[INFORMATION PROVIDED]:
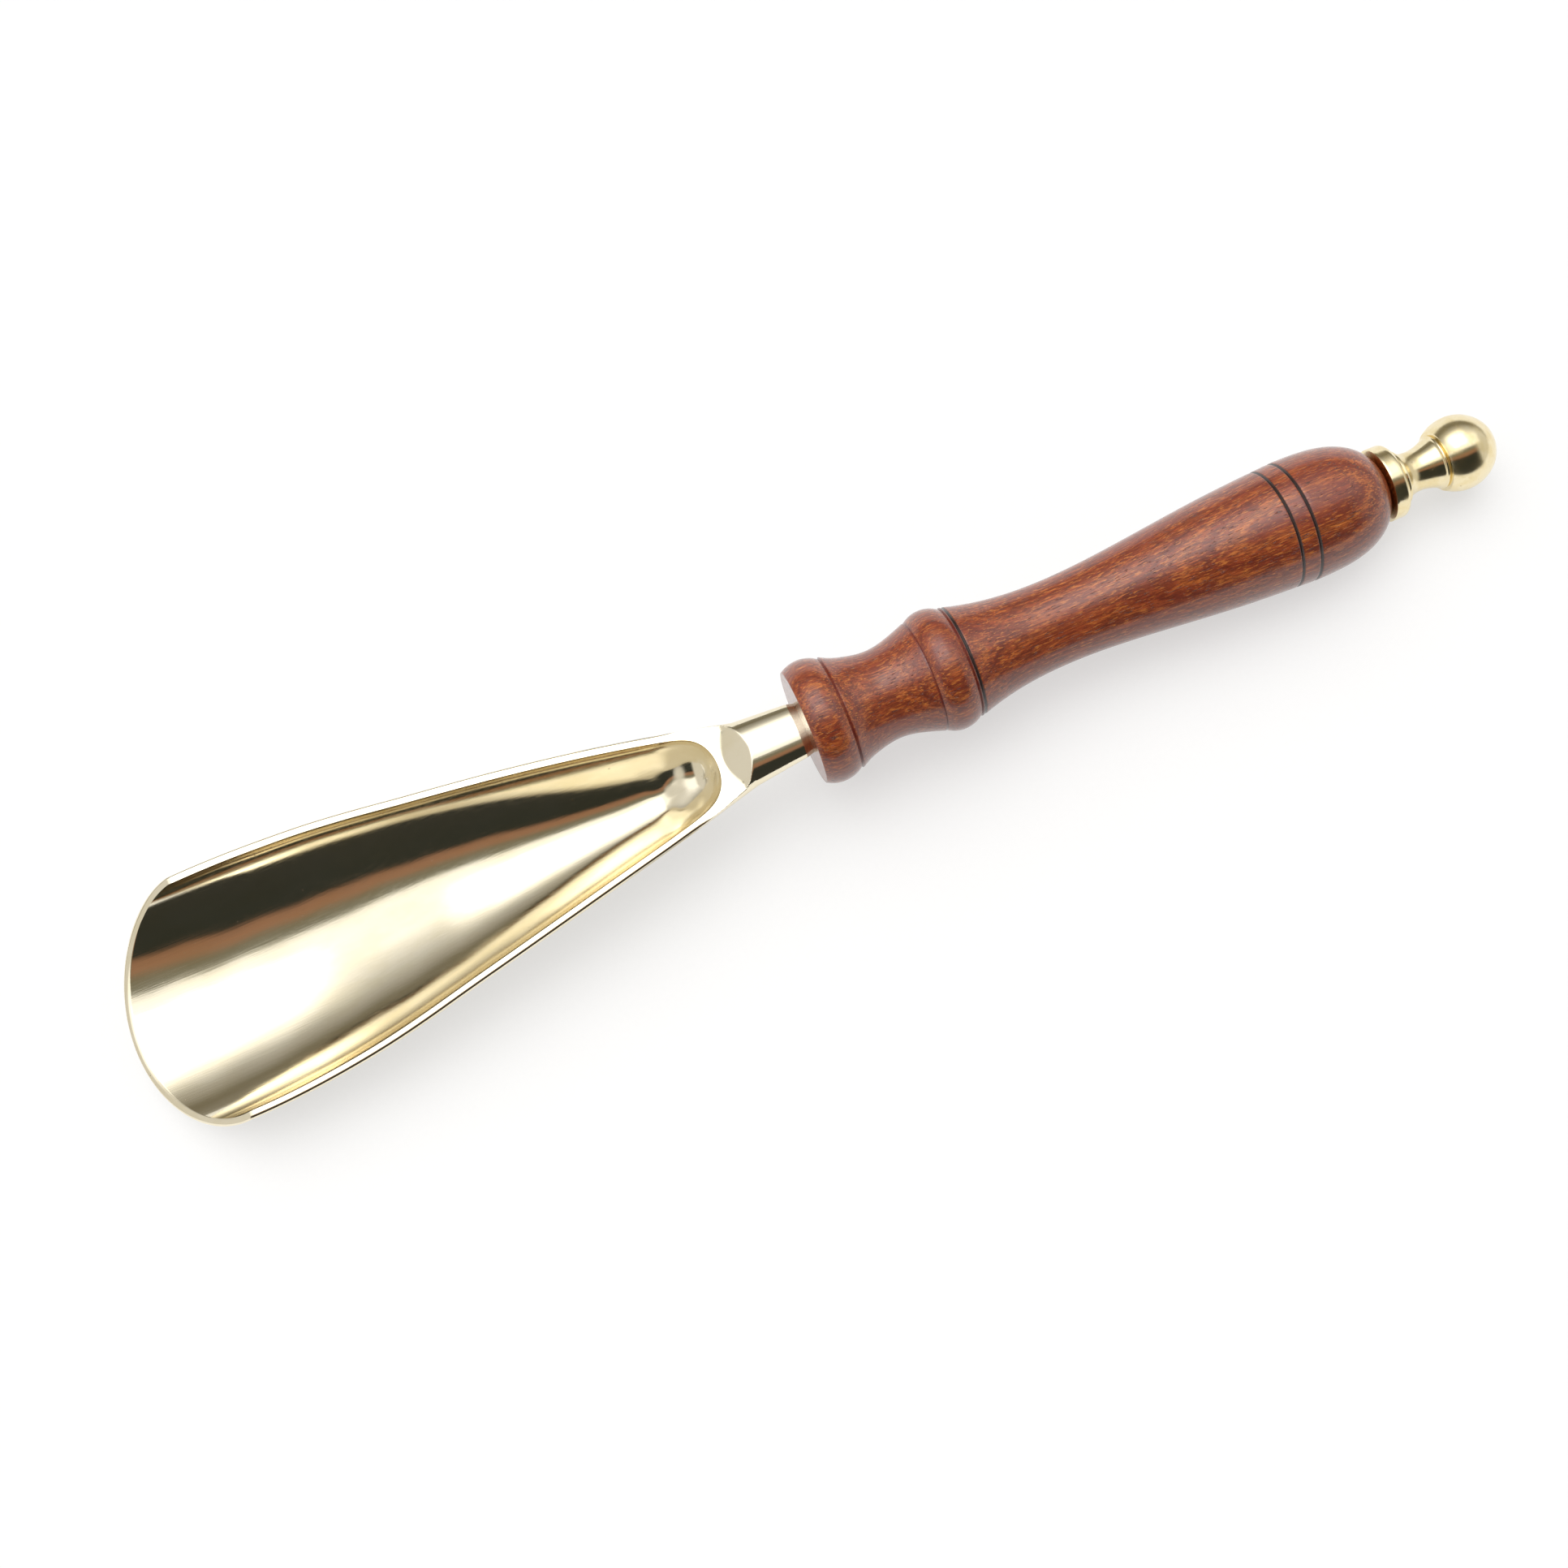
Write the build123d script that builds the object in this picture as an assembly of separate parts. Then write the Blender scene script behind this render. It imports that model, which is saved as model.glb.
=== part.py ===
from build123d import *
import math
import os

# Long shoehorn: a cast brass scoop with a neck, a turned wooden handle, a brass ball finial and the
# stud that clamps the three together. Millimetres. The parts are drawn along the handle's axis, with
# x = 0 at the handle's front face and +X towards the finial, and are then tilted as they lie at rest.

# --- driving dimensions ---------------------------------------------------------------------------
HANDLE_LENGTH = 128.8
GRIP_RADIUS = 12.95
GRIP_WIDEST_X = 109.9

TIP_X = -153.1
TIP_ROUNDING = 21.0
TIP_HALF_WIDTH = 27.5
WALL = 2.0
RIM_WIDTH = 1.4
TIP_WALL = 1.2
TIP_WALL_END_X = -145.0  # the wall is the thinner one between here and the tip

# Outer sections of the casting: place, half width, height of the widest line, height of the belly,
# height of the crown. The scoop's rims are cut about 2 mm below the widest line. The last sections
# are the neck, a flattened oval about half as high as it is wide.
OUTER_SECTIONS = [
    (-156.0, 25.8, -12.1, -26.6, -4.3),
    (-140.6, 26.5, -11.3, -28.4, -3.5),
    (-127.5, 26.8, -10.5, -29.1, -3.0),
    (-114.5, 26.2, -9.1, -28.1, -2.0),
    (-98.1, 24.4, -6.8, -24.9, 0.0),
    (-81.8, 21.5, -4.0, -20.9, 2.5),
    (-65.4, 18.5, -1.5, -17.9, 4.5),
    (-49.1, 15.3, 0.3, -15.8, 6.0),
    (-32.7, 11.8, 0.6, -13.4, 5.0),
    (-22.0, 9.2, -0.6, -9.7, 3.8),
    (-13.4, 7.1, -1.2, -5.6, 3.2),
    (-8.0, 6.5, -0.6, -4.3, 3.1),
    (-1.6, 5.93, 0.0, -3.1, 3.1),
]
NECK_END = (0.0, 5.64, 0.0, -2.85, 2.85)  # chamfered end that meets the handle

# Side profile of the rims, from the tip up to the facet on top of the neck.
RIM_PROFILE = [(-158.0, -14.0), (-127.5, -12.5), (-98.1, -8.8), (-65.4, -3.5), (-38.0, -0.8), (-26.0, -0.5)]
LIP_POINT = (-17.4, 0.3)
FACET_TOP = (-11.5, 3.6)

# The hollow's inner half width and floor height near its rounded end, where it leaves the outer shape.
HOLLOW_END = [(-32.7, 10.3, -11.3), (-26.2, 8.5, -8.9), (-22.4, 7.0, -6.2), (-20.2, 4.8, -2.8)]

REST_TILT = 3.84  # slope in degrees that puts the scoop's belly and the grip both on the ground

STUD_RADIUS = 2.0
SHANK_RADIUS = 1.78
BORE_RADIUS = 2.25
TAPPED_RADIUS = 2.02
NECK_HOLE_DEPTH = 13.0
FINIAL_HOLE_DEPTH = 12.5
STUD_END_GAP = 1.0  # left free at the bottom of each tapped hole
STUD_CHAMFER = 0.5
THREAD_LENGTH = 16.0

FLANGE_RADIUS = 7.9
STEP_RADIUS = 5.95
WAIST_RADIUS = 4.3
RING_RADIUS = 5.8
BALL_RADIUS = 7.9
BALL_CENTRE_X = 147.0

GROOVES = [(34.95, 11.8), (104.9, 12.82), (108.9, 12.94)]  # place and radius of the grip there
GROOVE_WIDTH = 0.6
GROOVE_DEPTH = 0.35

ABOVE = 30.0  # reach of a cutting shape past what it cuts
CIRCLE_CURVE = 0.5523  # control point share that makes a cubic curve follow a quarter ellipse
SCOOP_CURVE = 0.4  # smaller share, for the scoop's flatter belly


def quarter_curve(x, side, half_width, edge_z, mid_z, share):
    """Quarter of a section: from the side edge, leaving it upright, to the middle, arriving level."""
    return Bezier(
        (x, side * half_width, edge_z),
        (x, side * half_width, edge_z + share * (mid_z - edge_z)),
        (x, side * half_width * CIRCLE_CURVE, mid_z),
        (x, 0, mid_z),
    )


def outer_section(x, half_width, edge_z, belly_z, crown_z):
    """Closed outline of the casting across its length: belly below the widest line, crown above."""
    share = SCOOP_CURVE if half_width > TIP_HALF_WIDTH / 2 else CIRCLE_CURVE
    edges = [quarter_curve(x, side, half_width, edge_z, belly_z, share) for side in (1, -1)]
    edges += [quarter_curve(x, side, half_width, edge_z, crown_z, CIRCLE_CURVE) for side in (-1, 1)]
    return Wire(edges)


def hollow_section(x, half_width, floor_z, edge_z):
    """Closed outline of the heel space at x, carried up past the rims."""
    top_z = edge_z + ABOVE
    right, left = (x, half_width, edge_z), (x, -half_width, edge_z)
    curves = [quarter_curve(x, side, half_width, edge_z, floor_z, SCOOP_CURVE) for side in (1, -1)]
    top_right, top_left = (x, half_width, top_z), (x, -half_width, top_z)
    lines = [Line(left, top_left), Line(top_left, top_right), Line(top_right, right)]
    return Wire(curves + lines)


def hollow():
    """Heel space: it follows the outer sections one wall inside them, then closes in a horseshoe."""
    wires = []
    for x, half_width, edge_z, belly_z, _ in OUTER_SECTIONS:
        if x < HOLLOW_END[0][0]:
            wall = TIP_WALL if x < TIP_WALL_END_X else WALL
            wires.append(hollow_section(x, half_width - RIM_WIDTH, belly_z + wall, edge_z))
    for x, half_width, floor_z in HOLLOW_END:
        wires.append(hollow_section(x, half_width, floor_z, 0))
    return Solid.make_loft(wires)


def above_rims():
    """Everything over the rims: a side profile swept right across the casting."""
    front = Spline(*[(x, 0, z) for x, z in RIM_PROFILE])
    lip = Spline(front @ 1, (LIP_POINT[0], 0, LIP_POINT[1]), tangents=[front % 1, (2, 0, 1)])
    start = front @ 0
    end = (FACET_TOP[0], 0, FACET_TOP[1])
    facet = Line(lip @ 1, end)
    over = Polyline(end, (FACET_TOP[0], 0, ABOVE), (start.X, 0, ABOVE), start)
    outline = Wire([front, lip, facet, *over.edges()])
    return extrude(Face(outline), amount=ABOVE, dir=(0, 1, 0), both=True)


def plan_shape():
    """Upright prism with the scoop's rounded tip in plan and room for the rest of the casting."""
    centre_x = TIP_X + TIP_ROUNDING
    with BuildSketch() as plan:
        with Locations((centre_x, 0)):
            Ellipse(TIP_ROUNDING, TIP_HALF_WIDTH)
        with Locations((centre_x / 2 + ABOVE, 0)):
            Rectangle(-centre_x + 2 * ABOVE, 2 * TIP_HALF_WIDTH)
    return extrude(plan.sketch, amount=2 * ABOVE, both=True)


def turned(*lines):
    """Solid of revolution about the handle's axis, from lines in the XZ plane that end on the axis."""
    edges = [edge for line in lines for edge in line.edges()]
    return revolve(Face(Wire(edges)), axis=Axis.X)


def rod(radius, start_x, end_x):
    """Plain round rod along the handle's axis."""
    return Plane.YZ.offset(start_x) * Solid.make_cylinder(radius, end_x - start_x)


def blade():
    """Scoop, shoulder and neck in one casting, with a tapped hole in the end of the neck."""
    body = Solid.make_loft([outer_section(*section) for section in OUTER_SECTIONS])
    body += Solid.make_loft([outer_section(*OUTER_SECTIONS[-1]), outer_section(*NECK_END)], ruled=True)
    body = body & plan_shape()
    body -= above_rims()
    body -= hollow()
    return body - rod(TAPPED_RADIUS, -NECK_HOLE_DEPTH, 1)


def handle_outline():
    """Turned profile of the wood from its front face to the end of the dome, as edges in XZ."""
    front_bead = ThreePointArc((0, 0, 12.0), (3.6, 0, 13.1), (7.6, 0, 11.95))
    quirk = Polyline(front_bead @ 1, (7.8, 0, 11.75), (8.1, 0, 12.0))
    cove = Spline(
        quirk @ 1, (12.6, 0, 10.25), (17.7, 0, 9.5), (22.6, 0, 10.4), (26.4, 0, 11.65),
        tangents=[(1, 0, -0.5), (1, 0, 0.2)],
    )
    step = Line(cove @ 1, (26.6, 0, 11.5))
    main_bead = ThreePointArc(step @ 1, (30.4, 0, 12.9), (34.1, 0, 11.7))
    fillet = Polyline(main_bead @ 1, (34.3, 0, 11.55), (34.6, 0, 11.85))
    grip = Spline(
        fillet @ 1, (42.6, 0, 9.95), (54.8, 0, 8.93), (72.5, 0, 9.9), (93.0, 0, 11.95),
        (GRIP_WIDEST_X, 0, GRIP_RADIUS),
        tangents=[(1, 0, -0.3), (1, 0, 0)],
    )
    dome = Spline(
        grip @ 1, (122.4, 0, 11.7), (126.9, 0, 9.3), (HANDLE_LENGTH, 0, 4.9),
        tangents=[(1, 0, 0), (0.05, 0, -1)],
    )
    return [front_bead, quirk, cove, step, main_bead, fillet, grip, dome]


def ring_groove(x, radius):
    """Cutting ring with a V section, for a burnt line around the handle."""
    half = GROOVE_WIDTH / 2
    corners = [(x - half, 0, radius), (x, 0, radius - GROOVE_DEPTH), (x + half, 0, radius)]
    corners += [(x + half, 0, radius + 1), (x - half, 0, radius + 1)]
    return revolve(Face(Wire.make_polygon([Vector(*c) for c in corners])), axis=Axis.X)


def handle():
    """One-piece turned handle, bored through for the stud."""
    outline = handle_outline()
    start, end = outline[0] @ 0, outline[-1] @ 1
    closing = [Line((0, 0, 0), start), Line(end, (end.X, 0, 0)), Line((end.X, 0, 0), (0, 0, 0))]
    body = turned(closing[0], *outline, *closing[1:])
    for x, radius in GROOVES:
        body -= ring_groove(x, radius)
    return body - rod(BORE_RADIUS, -1, HANDLE_LENGTH + 1)


def finial():
    """Turned knob: stepped flange, waist, ring bead and ball, tapped from the flange side."""
    base = HANDLE_LENGTH
    flange_face = Line((base, 0, 0), (base, 0, FLANGE_RADIUS - 0.15))
    flange_edge = Line(flange_face @ 1, (base + 0.15, 0, FLANGE_RADIUS))
    rim = Line(flange_edge @ 1, (base + 2.5, 0, FLANGE_RADIUS))
    rim_middle = (base + 3.2, 0, FLANGE_RADIUS - 0.35)
    rim_round = ThreePointArc(rim @ 1, rim_middle, (base + 3.5, 0, FLANGE_RADIUS - 1.0))
    shoulder = Line(rim_round @ 1, (base + 3.6, 0, STEP_RADIUS + 0.1))
    step = Polyline(shoulder @ 1, (base + 4.7, 0, STEP_RADIUS - 0.15), (base + 4.9, 0, STEP_RADIUS - 0.6))
    waist = Spline(
        step @ 1, (base + 7.9, 0, WAIST_RADIUS), (base + 12.7, 0, RING_RADIUS - 0.45),
        tangents=[(0.6, 0, -1), (1, 0, 0.6)],
    )
    ring_start = (base + 12.8, 0, RING_RADIUS - 0.1)
    ring_end = (base + 13.4, 0, RING_RADIUS - 0.1)
    ring = ThreePointArc(ring_start, (base + 13.1, 0, RING_RADIUS), ring_end)
    neck_x = base + 13.6
    ball_start_radius = math.sqrt(BALL_RADIUS**2 - (BALL_CENTRE_X - neck_x) ** 2)
    groove = Polyline(ring_end, (base + 13.5, 0, RING_RADIUS - 0.3), (neck_x, 0, ball_start_radius))
    crown = (BALL_CENTRE_X, 0, BALL_RADIUS)
    ball = ThreePointArc(groove @ 1, crown, (BALL_CENTRE_X + BALL_RADIUS, 0, 0))
    axis_line = Line(ball @ 1, (base, 0, 0))
    edges = [flange_face, flange_edge, rim, rim_round, shoulder, step, waist]
    edges += [Line(waist @ 1, ring_start), ring, groove, ball, axis_line]
    return turned(*edges) - rod(TAPPED_RADIUS, base - 1, base + FINIAL_HOLE_DEPTH)


def tie_rod():
    """Stud with rolled threads at both ends and a thinner shank between them."""
    start_x = STUD_END_GAP - NECK_HOLE_DEPTH
    end_x = HANDLE_LENGTH + FINIAL_HOLE_DEPTH - STUD_END_GAP
    shank = rod(SHANK_RADIUS, start_x + THREAD_LENGTH, end_x - THREAD_LENGTH)
    neck_thread = rod(STUD_RADIUS, start_x, start_x + THREAD_LENGTH)
    finial_thread = rod(STUD_RADIUS, end_x - THREAD_LENGTH, end_x)
    body = shank + neck_thread + finial_thread
    ends = body.edges().filter_by(GeomType.CIRCLE).sort_by(Axis.X)
    return chamfer([ends[0], ends[-1]], STUD_CHAMFER)


def rest_place(parts):
    """Where the part lies: scoop belly and widest part of the grip on the ground, box centred over it."""
    tilted = Rotation(0, REST_TILT, 0)
    box = Compound([tilted * part for part in parts]).bounding_box()
    centre = box.center()
    return Location((-centre.X, -centre.Y, -box.min.Z)) * tilted


def write_parts():
    """Write one STEP file for each piece."""
    parts = {"blade": blade(), "handle": handle(), "finial": finial(), "tie_rod": tie_rod()}
    place = rest_place(list(parts.values()))
    print("place of the handle's front face", place.position, "tilt", place.orientation)
    os.makedirs("parts", exist_ok=True)
    for name, part in parts.items():
        placed = place * part
        placed.label = name
        export_step(placed, f"parts/{name}.step")


write_parts()
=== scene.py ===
import math

import bmesh
import bpy
import numpy as np
from mathutils import Matrix, Vector


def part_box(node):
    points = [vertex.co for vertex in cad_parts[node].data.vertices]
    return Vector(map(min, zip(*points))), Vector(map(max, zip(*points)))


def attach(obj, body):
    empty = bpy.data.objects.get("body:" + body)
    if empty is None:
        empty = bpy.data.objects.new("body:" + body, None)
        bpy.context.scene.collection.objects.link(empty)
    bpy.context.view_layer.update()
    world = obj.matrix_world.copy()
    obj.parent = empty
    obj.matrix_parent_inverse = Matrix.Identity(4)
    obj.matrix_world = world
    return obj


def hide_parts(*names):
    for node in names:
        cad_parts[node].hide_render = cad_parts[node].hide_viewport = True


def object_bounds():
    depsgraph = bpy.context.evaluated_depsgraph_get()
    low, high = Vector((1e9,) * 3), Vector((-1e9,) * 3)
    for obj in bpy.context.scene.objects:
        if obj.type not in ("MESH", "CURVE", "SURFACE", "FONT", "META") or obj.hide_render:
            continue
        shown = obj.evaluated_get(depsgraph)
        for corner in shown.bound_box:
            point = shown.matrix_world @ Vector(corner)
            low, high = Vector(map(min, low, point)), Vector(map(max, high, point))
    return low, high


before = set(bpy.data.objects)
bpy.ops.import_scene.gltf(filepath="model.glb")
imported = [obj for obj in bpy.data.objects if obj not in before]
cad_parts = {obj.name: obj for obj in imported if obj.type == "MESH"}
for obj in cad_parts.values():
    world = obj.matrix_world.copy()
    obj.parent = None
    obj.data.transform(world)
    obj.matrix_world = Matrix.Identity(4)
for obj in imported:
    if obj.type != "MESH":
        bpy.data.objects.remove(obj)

cad_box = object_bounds()
MM = 0.001

# Every piece is drawn in millimetres along the handle's axis, as in the CAD: x = 0 at the handle's
# front face, +X towards the finial, +Z out of the scoop. handle_frame() places that in the row frame.

# --- handle's axis -------------------------------------------------------------------------------
ROD_MIDDLE_X = 64.15
BALL_CENTRE_X = 147.0
BALL_RADIUS = 7.9

# --- camera, placed in the handle's frame --------------------------------------------------------
CAMERA_PLACE = (-35.05, -98.0, 372.94)
CAMERA_AIM = (-8.18, -9.12, 0.0)
CAMERA_LENS = 44.106
AXIS_ANGLE = 22.93  # degrees by which the handle climbs across the picture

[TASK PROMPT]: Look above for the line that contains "place = rest_place(list(parts.values()))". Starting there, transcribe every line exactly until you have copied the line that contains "for node in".

[WRITTEN ANSWER]:
    place = rest_place(list(parts.values()))
    print("place of the handle's front face", place.position, "tilt", place.orientation)
    os.makedirs("parts", exist_ok=True)
    for name, part in parts.items():
        placed = place * part
        placed.label = name
        export_step(placed, f"parts/{name}.step")


write_parts()
=== scene.py ===
import math

import bmesh
import bpy
import numpy as np
from mathutils import Matrix, Vector


def part_box(node):
    points = [vertex.co for vertex in cad_parts[node].data.vertices]
    return Vector(map(min, zip(*points))), Vector(map(max, zip(*points)))


def attach(obj, body):
    empty = bpy.data.objects.get("body:" + body)
    if empty is None:
        empty = bpy.data.objects.new("body:" + body, None)
        bpy.context.scene.collection.objects.link(empty)
    bpy.context.view_layer.update()
    world = obj.matrix_world.copy()
    obj.parent = empty
    obj.matrix_parent_inverse = Matrix.Identity(4)
    obj.matrix_world = world
    return obj


def hide_parts(*names):
    for node in names:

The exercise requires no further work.